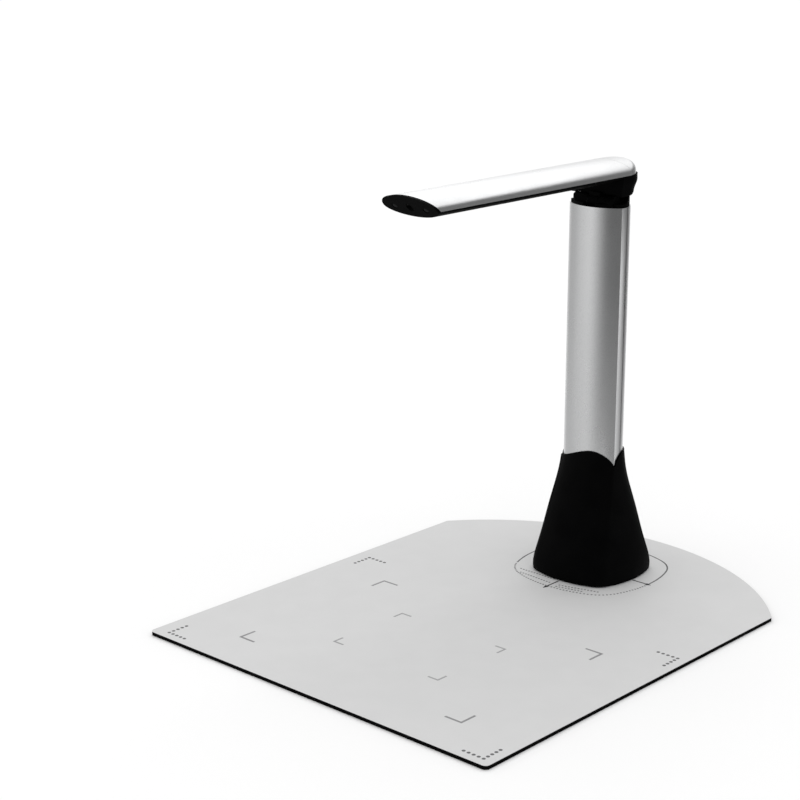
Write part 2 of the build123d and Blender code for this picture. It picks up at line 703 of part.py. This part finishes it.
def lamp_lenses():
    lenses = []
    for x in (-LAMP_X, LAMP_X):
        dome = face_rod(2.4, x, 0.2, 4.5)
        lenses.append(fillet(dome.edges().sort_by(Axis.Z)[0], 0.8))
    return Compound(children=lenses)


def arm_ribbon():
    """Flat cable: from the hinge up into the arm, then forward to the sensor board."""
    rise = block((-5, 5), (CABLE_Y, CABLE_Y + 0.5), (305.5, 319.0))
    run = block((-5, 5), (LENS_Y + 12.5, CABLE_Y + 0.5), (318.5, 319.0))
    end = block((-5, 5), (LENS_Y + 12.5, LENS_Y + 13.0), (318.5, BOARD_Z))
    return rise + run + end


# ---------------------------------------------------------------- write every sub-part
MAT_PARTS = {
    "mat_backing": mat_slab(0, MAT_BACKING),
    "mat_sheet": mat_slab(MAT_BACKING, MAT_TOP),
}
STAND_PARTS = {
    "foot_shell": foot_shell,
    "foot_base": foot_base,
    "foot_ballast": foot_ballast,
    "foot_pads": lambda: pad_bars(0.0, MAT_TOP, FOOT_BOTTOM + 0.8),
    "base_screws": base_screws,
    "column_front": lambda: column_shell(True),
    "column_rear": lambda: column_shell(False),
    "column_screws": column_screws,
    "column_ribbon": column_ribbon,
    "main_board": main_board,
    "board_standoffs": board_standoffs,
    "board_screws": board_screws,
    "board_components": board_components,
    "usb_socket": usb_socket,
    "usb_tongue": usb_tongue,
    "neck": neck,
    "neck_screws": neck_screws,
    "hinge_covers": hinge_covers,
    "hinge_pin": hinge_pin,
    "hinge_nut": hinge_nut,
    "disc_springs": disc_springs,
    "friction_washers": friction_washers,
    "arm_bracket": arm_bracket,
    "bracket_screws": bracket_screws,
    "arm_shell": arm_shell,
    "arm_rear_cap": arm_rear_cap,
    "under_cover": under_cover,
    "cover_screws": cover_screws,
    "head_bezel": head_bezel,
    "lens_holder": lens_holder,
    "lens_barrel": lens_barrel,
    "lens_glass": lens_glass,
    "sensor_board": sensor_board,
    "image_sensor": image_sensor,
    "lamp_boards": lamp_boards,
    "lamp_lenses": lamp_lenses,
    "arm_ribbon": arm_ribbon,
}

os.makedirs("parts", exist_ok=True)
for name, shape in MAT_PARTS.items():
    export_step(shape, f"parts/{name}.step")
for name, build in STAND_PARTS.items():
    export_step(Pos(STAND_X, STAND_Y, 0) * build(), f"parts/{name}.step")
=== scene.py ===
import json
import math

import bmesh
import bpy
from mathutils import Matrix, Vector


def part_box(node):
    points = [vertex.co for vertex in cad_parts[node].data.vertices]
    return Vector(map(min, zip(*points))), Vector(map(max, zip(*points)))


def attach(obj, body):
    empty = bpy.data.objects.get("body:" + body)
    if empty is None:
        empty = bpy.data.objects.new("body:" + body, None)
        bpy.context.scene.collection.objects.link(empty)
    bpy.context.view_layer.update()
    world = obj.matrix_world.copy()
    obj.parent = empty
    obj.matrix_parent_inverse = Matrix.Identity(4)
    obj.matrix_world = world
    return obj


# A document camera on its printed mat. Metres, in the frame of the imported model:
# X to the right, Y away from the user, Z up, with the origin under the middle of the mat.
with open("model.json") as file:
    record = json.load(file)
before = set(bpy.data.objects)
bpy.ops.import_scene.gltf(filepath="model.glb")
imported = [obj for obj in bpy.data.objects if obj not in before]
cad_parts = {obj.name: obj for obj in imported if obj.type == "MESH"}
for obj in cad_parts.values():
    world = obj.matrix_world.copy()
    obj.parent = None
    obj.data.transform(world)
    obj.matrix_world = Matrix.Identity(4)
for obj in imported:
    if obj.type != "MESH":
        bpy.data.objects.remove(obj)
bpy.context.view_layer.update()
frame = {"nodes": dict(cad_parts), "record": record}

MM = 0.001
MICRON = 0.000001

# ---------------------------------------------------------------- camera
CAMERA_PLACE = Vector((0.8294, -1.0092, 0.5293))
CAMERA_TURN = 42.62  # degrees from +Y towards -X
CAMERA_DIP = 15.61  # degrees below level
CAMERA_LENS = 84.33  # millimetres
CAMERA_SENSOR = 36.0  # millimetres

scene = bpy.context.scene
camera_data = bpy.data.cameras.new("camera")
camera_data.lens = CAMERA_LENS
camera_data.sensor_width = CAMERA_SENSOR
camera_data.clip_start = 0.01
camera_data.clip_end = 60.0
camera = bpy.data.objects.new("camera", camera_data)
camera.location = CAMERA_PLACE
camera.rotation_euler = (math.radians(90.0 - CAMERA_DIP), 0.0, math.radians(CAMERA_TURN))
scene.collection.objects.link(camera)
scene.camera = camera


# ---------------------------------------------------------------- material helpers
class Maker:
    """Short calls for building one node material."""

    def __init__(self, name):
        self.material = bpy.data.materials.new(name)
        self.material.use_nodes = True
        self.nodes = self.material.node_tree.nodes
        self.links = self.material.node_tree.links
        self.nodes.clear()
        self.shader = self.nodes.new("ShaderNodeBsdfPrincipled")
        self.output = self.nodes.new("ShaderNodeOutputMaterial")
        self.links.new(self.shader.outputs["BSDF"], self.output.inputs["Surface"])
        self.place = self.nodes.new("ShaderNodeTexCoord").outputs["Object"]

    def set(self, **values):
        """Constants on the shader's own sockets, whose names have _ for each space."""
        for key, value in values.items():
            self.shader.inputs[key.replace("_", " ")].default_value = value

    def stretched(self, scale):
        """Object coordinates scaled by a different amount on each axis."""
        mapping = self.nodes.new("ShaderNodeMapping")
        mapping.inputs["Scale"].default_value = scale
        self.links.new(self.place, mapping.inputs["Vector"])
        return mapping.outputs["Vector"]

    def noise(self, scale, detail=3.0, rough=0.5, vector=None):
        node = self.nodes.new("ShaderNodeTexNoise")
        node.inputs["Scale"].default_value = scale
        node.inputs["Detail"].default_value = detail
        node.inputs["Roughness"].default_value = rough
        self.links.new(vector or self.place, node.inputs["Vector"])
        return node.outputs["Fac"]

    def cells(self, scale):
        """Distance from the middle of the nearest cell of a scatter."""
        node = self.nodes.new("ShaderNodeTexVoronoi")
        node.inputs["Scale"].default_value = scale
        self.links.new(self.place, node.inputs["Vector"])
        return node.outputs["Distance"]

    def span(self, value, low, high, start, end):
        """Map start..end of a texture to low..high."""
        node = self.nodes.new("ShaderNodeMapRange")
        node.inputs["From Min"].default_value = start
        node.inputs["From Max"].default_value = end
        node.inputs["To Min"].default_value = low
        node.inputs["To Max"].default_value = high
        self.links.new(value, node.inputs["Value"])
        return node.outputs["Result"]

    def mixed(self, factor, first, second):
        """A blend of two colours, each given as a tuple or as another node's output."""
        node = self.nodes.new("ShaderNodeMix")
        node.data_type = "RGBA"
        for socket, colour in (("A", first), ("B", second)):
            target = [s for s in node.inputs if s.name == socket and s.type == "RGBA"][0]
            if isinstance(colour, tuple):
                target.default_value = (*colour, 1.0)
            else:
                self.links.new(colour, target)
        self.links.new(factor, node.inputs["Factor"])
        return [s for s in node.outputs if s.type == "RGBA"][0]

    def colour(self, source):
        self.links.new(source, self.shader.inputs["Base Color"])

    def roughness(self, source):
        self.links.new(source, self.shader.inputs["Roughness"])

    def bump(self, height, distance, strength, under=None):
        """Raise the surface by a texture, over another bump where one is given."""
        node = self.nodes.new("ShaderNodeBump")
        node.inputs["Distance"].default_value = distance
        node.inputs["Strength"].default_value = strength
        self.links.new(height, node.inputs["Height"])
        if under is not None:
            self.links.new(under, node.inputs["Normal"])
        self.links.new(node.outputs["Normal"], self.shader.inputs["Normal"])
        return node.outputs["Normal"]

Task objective
Set down each line of the material verbatim, from the first line through the line that contains "return rise + run + end".

Exercise answer
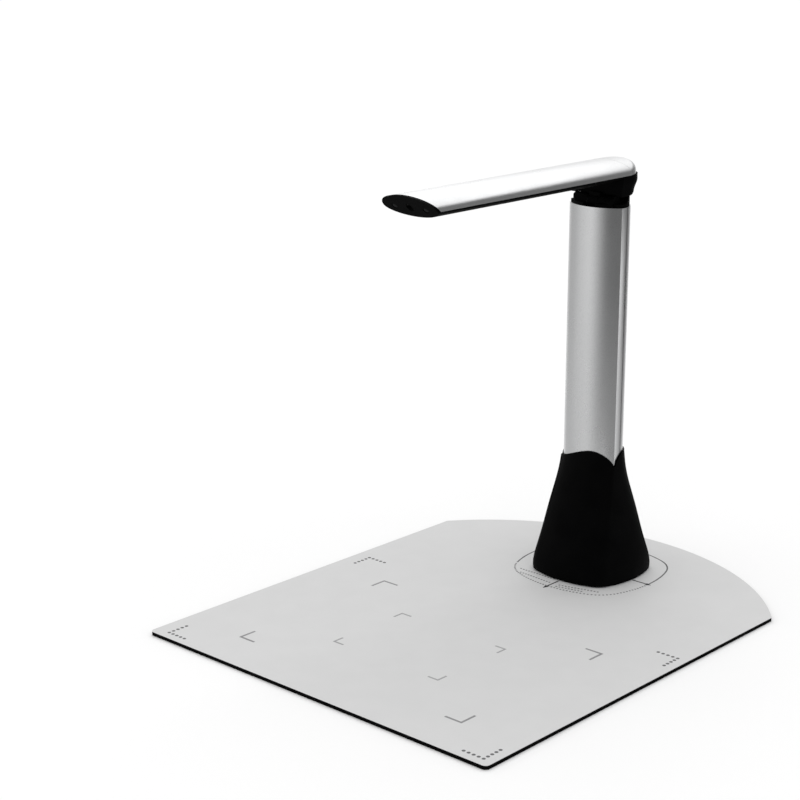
Write part 2 of the build123d and Blender code for this picture. It picks up at line 703 of part.py. This part finishes it.
def lamp_lenses():
    lenses = []
    for x in (-LAMP_X, LAMP_X):
        dome = face_rod(2.4, x, 0.2, 4.5)
        lenses.append(fillet(dome.edges().sort_by(Axis.Z)[0], 0.8))
    return Compound(children=lenses)


def arm_ribbon():
    """Flat cable: from the hinge up into the arm, then forward to the sensor board."""
    rise = block((-5, 5), (CABLE_Y, CABLE_Y + 0.5), (305.5, 319.0))
    run = block((-5, 5), (LENS_Y + 12.5, CABLE_Y + 0.5), (318.5, 319.0))
    end = block((-5, 5), (LENS_Y + 12.5, LENS_Y + 13.0), (318.5, BOARD_Z))
    return rise + run + end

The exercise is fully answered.